--- Begin Data section ---

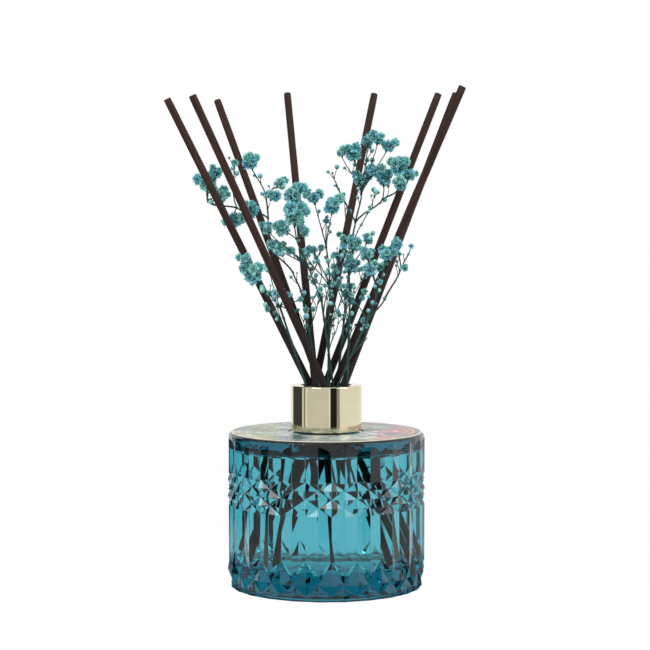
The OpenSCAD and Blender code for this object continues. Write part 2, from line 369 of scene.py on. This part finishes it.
def bottle_outside(verts, faces):
    """Adds the pressed side of the bottle; returns the vertex rings at its base and its top."""
    columns = []
    step = 180.0 / PERIODS

    def point(zr, k):
        a = math.radians(-90 + PATTERN_TURN + k * step)
        verts.append((zr[1] * math.cos(a), zr[1] * math.sin(a), zr[0]))
        return len(verts) - 1

    for k in range(2 * PERIODS):
        columns.append([point(zr, k) for zr in (RIDGE_COLUMN if k % 2 else VALLEY_COLUMN)])
    z_low, z_high = VALLEY_COLUMN[9][0], RIDGE_COLUMN[8][0]
    for k in range(2 * PERIODS):
        right = (k + 1) % (2 * PERIODS)
        valley, ridge = (right, k) if k % 2 else (k, right)
        side = -1 if k % 2 else 1
        arch = []
        for i in range(1, ARCH_STEPS):
            u = i / ARCH_STEPS
            z = z_low + (z_high - z_low) * math.sqrt(1 - (1 - u) ** 2)
            r = VALLEY_R + (FLUTE_R - VALLEY_R) * u
            arch.append(point((z, r), (k + 1 if k % 2 else k) + side * u))
        for face in LACING:
            ids = []
            for word in face.split():
                if word.endswith("arch"):
                    ids += arch[::-1] if word[0] == "-" else arch
                else:
                    column = columns[valley if word[0] == "v" else ridge]
                    ids.append(column[int(word[1:])])
            faces.append(ids)
    return [c[0] for c in columns], [c[-1] for c in columns]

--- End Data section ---

### Directions
Only the lines from the beginning of the material to the line containing "return len(verts) - 1" should be echoed, verbatim and in full.

### Solution to the problem
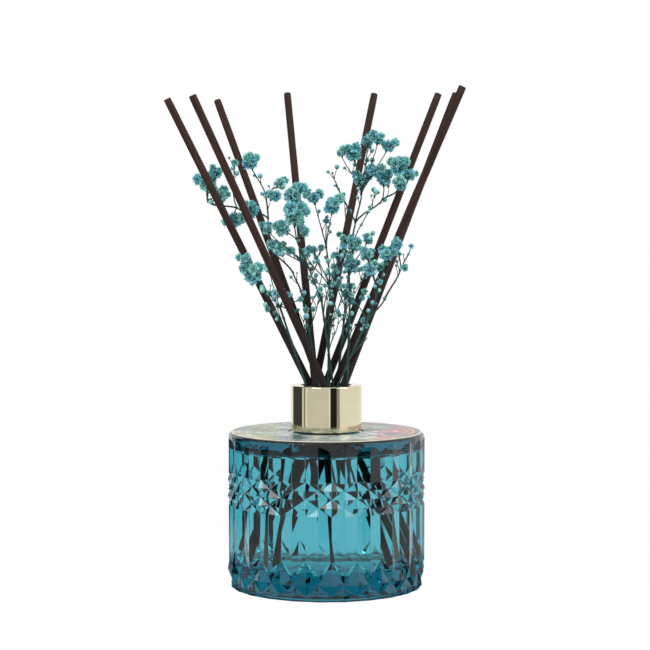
The OpenSCAD and Blender code for this object continues. Write part 2, from line 369 of scene.py on. This part finishes it.
def bottle_outside(verts, faces):
    """Adds the pressed side of the bottle; returns the vertex rings at its base and its top."""
    columns = []
    step = 180.0 / PERIODS

    def point(zr, k):
        a = math.radians(-90 + PATTERN_TURN + k * step)
        verts.append((zr[1] * math.cos(a), zr[1] * math.sin(a), zr[0]))
        return len(verts) - 1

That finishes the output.